Tuesday, September 22, 2015

Shine


*~*~*~*~*~*~*~*
 
*GASP!*
 
What do you mean Amanda didn't draw the face of a girl? What is this world coming to? What's that outside your window? Did a pig just fly by? It must be the end of days!
 
I drew a picture of me and Adam (yes, this is supposed to be my husband) but I thought he looked way better than I did, so you only get to see his side of the doodle.
 
This is one of my favorite quotes from Roald Dahl from my favorite of his books The Twits. At the very beginning of his book he says, "A person who has good thoughts cannot ever be ugly.
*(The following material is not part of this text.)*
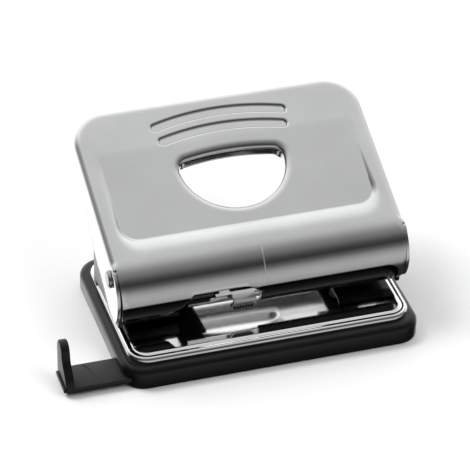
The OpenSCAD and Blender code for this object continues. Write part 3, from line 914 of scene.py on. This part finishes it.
def make_grip():
    centre_x, radius, angle = -8.5, 16, math.radians(187)
    width, height = 10.1, 5.3
    rib_pitch, rib_half, rib_reach = 1.1, 0.34, 1.6
    # Inset from the oval's edge and height over the roll, for the metal rim and its dark fill
    rim_levels = ((0.1, -0.15), (0, 0), (0, 1.0), (0.15, 1.22), (0.5, 1.26))
    fill_levels = ((0.62, 1.1), (0.62, 1.3), (0.8, 1.36))

    def on_grip(x, along, out):
        u = ROLL_U + (radius + out) * math.cos(angle) - along * math.sin(angle)
        w = ROLL_W + (radius + out) * math.sin(angle) + along * math.cos(angle)
        return from_handle(centre_x + x, u, w)

    def oval_rows(levels):
        rows = []
        for inset, out in levels:
            r = height / 2 - inset
            flat = (width - height) / 2
            oval = arc(flat, 0, r, -90, 90, 14) + arc(-flat, 0, r, 90, 270, 14)
            rows.append([on_grip(x, y, out) for x, y in oval])
        return rows

    rim = new_object("lock_grip_rim", *loft(oval_rows(rim_levels)))
    weld(rim)
    crisp(rim)
    place(rim, "lock", "lock_steel", look="zinc_steel")
    meshes = [loft(oval_rows(fill_levels))]
    for i in range(-3, 4):
        rib_x = i * rib_pitch
        low, high = (rib_x - rib_half, -rib_reach, 1.2), (rib_x + rib_half, rib_reach, 1.8)
        points, faces = box_mesh(low, high)
        meshes.append(([on_grip(*p) for p in points], faces))
    grip = joined("lock_grip", *meshes)
    weld(grip)
    rounded(grip, 0.1, segments=2)
    place(grip, "lock", "lock_steel", look="grip_plastic")


make_grip()


# ---- floor, light and camera ----

# (degrees up from the front horizon, brightness): 90 is overhead, 180 the back, -90 below
STUDIO_BANDS = (
    (-180, 1.3), (-142, 1.4), (-130, 1.1), (-118, 0.03), (-57, 0.03), (-46, 0.06), (-38, 0.46), (-21, 0.58),
    (-9, 0.56), (3, 0.4), (15, 0.15), (27, 0.04), (39, 0.1), (51, 0.23), (63, 0.33), (75, 0.52),
    (87, 0.72), (99, 0.8), (125, 1.2), (160, 1.5), (180, 1.3),
)


def make_floor():
    reach = 3000
    corners = [(-reach, -reach, 0), (reach, -reach, 0), (reach, reach, 0), (-reach, reach, 0)]
    floor = new_object("floor", corners, [[0, 1, 2, 3]])
    look = Look("white_floor", metallic=0.0)
    tone = look.mix(look.noise(3, detail=2), (0.86, 0.86, 0.86), (0.89, 0.89, 0.89))
    fine = look.noise(400)
    floor.data.materials.append(look.finish(tone, look.ramp(fine, 0.3, 0.7, 0.7, 0.8), look.bump(fine, 0.02)))
    floor.visible_glossy = False


def make_world():
    """A studio seen in the metal: bright above and behind, with dark and light bands low in front.

    The light depends on the angle up from the front horizon, over the top to the back, and it
    falls off at the left and right ends."""
    world = bpy.data.worlds.new("studio")
    bpy.context.scene.world = world
    world.use_nodes = True
    nodes, links = world.node_tree.nodes, world.node_tree.links

    def node(kind, *inputs, **settings):
        made = nodes.new(kind)
        for name, value in settings.items():
            setattr(made, name, value)
        for number, value in enumerate(inputs):
            if isinstance(value, bpy.types.NodeSocket):
                links.new(value, made.inputs[number])
            else:
                made.inputs[number].default_value = value
        return made.outputs[0]

    split = nodes.new("ShaderNodeSeparateXYZ")
    links.new(nodes.new("ShaderNodeTexCoord").outputs["Generated"], split.inputs["Vector"])
    ahead = node("ShaderNodeMath", split.outputs["Y"], -1.0, operation="MULTIPLY")
    turn = node("ShaderNodeMath", split.outputs["Z"], ahead, operation="ARCTAN2")
    share = node("ShaderNodeMapRange", turn, -math.pi, math.pi, 0.0, 1.0)
    bands = nodes.new("ShaderNodeValToRGB")
    links.new(share, bands.inputs["Fac"])
    while len(bands.color_ramp.elements) < len(STUDIO_BANDS):
        bands.color_ramp.elements.new(0.5)
    for element, (angle, value) in zip(bands.color_ramp.elements, STUDIO_BANDS):
        element.position = (angle + 180) / 360
        element.color = (value, value, value, 1)
    left = node("ShaderNodeMapRange", split.outputs["X"], -0.9, -0.45, 0.12, 1.0)
    right = node("ShaderNodeMapRange", split.outputs["X"], 0.6, 0.95, 1.0, 0.6)
    ends = node("ShaderNodeMath", left, right, operation="MULTIPLY")
    background = nodes["Background"]
    links.new(bands.outputs["Color"], background.inputs["Color"])
    links.new(ends, background.inputs["Strength"])


def make_light(name, place_at, target, size, power):
    light = bpy.data.lights.new(name, "AREA")
    light.shape = "RECTANGLE"
    light.size, light.size_y = size
    light.energy = power
    lamp = bpy.data.objects.new(name, light)
    bpy.context.scene.collection.objects.link(lamp)
    lamp.visible_glossy = False
    lamp.location = place_at
    lamp.rotation_euler = (Vector(target) - Vector(place_at)).to_track_quat("-Z", "Y").to_euler()


def make_camera():
    """The camera at the front left, looking down on the punch, turned slightly about its own axis."""
    azimuth, elevation, roll = 0.317, 0.640, 0.023
    distance, lens, sensor = 1.160, 229.787, 36
    aim_right, aim_up = -0.0044167, 0.02441
    ca, sa, ce, se = math.cos(azimuth), math.sin(azimuth), math.cos(elevation), math.sin(elevation)
    right = Vector((ca, -sa, 0))
    forward = Vector((sa * ce, ca * ce, -se))
    up = Vector((sa * se, ca * se, ce))
    aim = (forward + right * aim_right + up * aim_up).normalized()
    turn = forward.rotation_difference(aim)
    right, up = turn @ right, turn @ up
    rolled_right = right * math.cos(roll) + up * math.sin(roll)
    rolled_up = up * math.cos(roll) - right * math.sin(roll)
    camera = bpy.data.objects.new("camera", bpy.data.cameras.new("camera"))
    bpy.context.scene.collection.objects.link(camera)
    basis = Matrix((rolled_right, rolled_up, -aim)).transposed()
    camera.matrix_world = Matrix.Translation(forward * -distance) @ basis.to_4x4()
    camera.data.sensor_width = sensor
    camera.data.lens = lens
    camera.data.clip_start = 0.05
    camera.data.clip_end = 20
    camera.data.dof.use_dof = False
    bpy.context.scene.camera = camera


make_floor()
make_world()
make_light("key", (-0.9, 0.7, 1.5), (0, 0, 0), (0.9, 0.9), 22)
make_light("fill", (0.9, -1.0, 1.4), (0, 0, 0), (1.2, 0.8), 12)
make_camera()
bpy.context.scene.view_settings.view_transform = "Standard"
You can have a wonky nose or a crooked mouth and a double chin and stick-out teeth, but if you have good thoughts, they will shine out of your face like sunbeams and you will always look lovely."
 
I remember reading that line as a child and wanting desperately to attain that shine that Mr. Dahl spoke of. For most of my life I made it my mission to be happy, kind to others, and always look on the bright side.
 
Since Jed's passing from Here to There, it's been a lot harder to have good thoughts. I fear that my shine slowly began to fade, shrouded by the sadness and depression I was (and, let's be honest, still am) feeling.
 
It's been up to Adam to keep the good thoughts going. He has been the one to pick me up each time I slip into the darkness, whether he brings home flowers, cooks dinner, makes me laugh, or buys me a new writing desk (EEEEE!!!!!). He's definitely picked up the slack in thinking good thoughts and being happy... because he's doing it for two of us right now.
 
Luckily, sometimes, his good thoughts are so strong and he shines so bright, it makes me smile and shine too. It's been slow, but I am trying to think good thoughts more and more and maybe one day (not so far away), I will shine again.
 
a.r.w.
 
PS: It's now officially fall! Pumpkin spice EVERYTHING.
 
PPS: The only thing better than a beard is a beard made of flowers.

PPPS: I like to throw coffee at my paper. I call it freckled paper! Because nothing in life is perfect--not even white paper.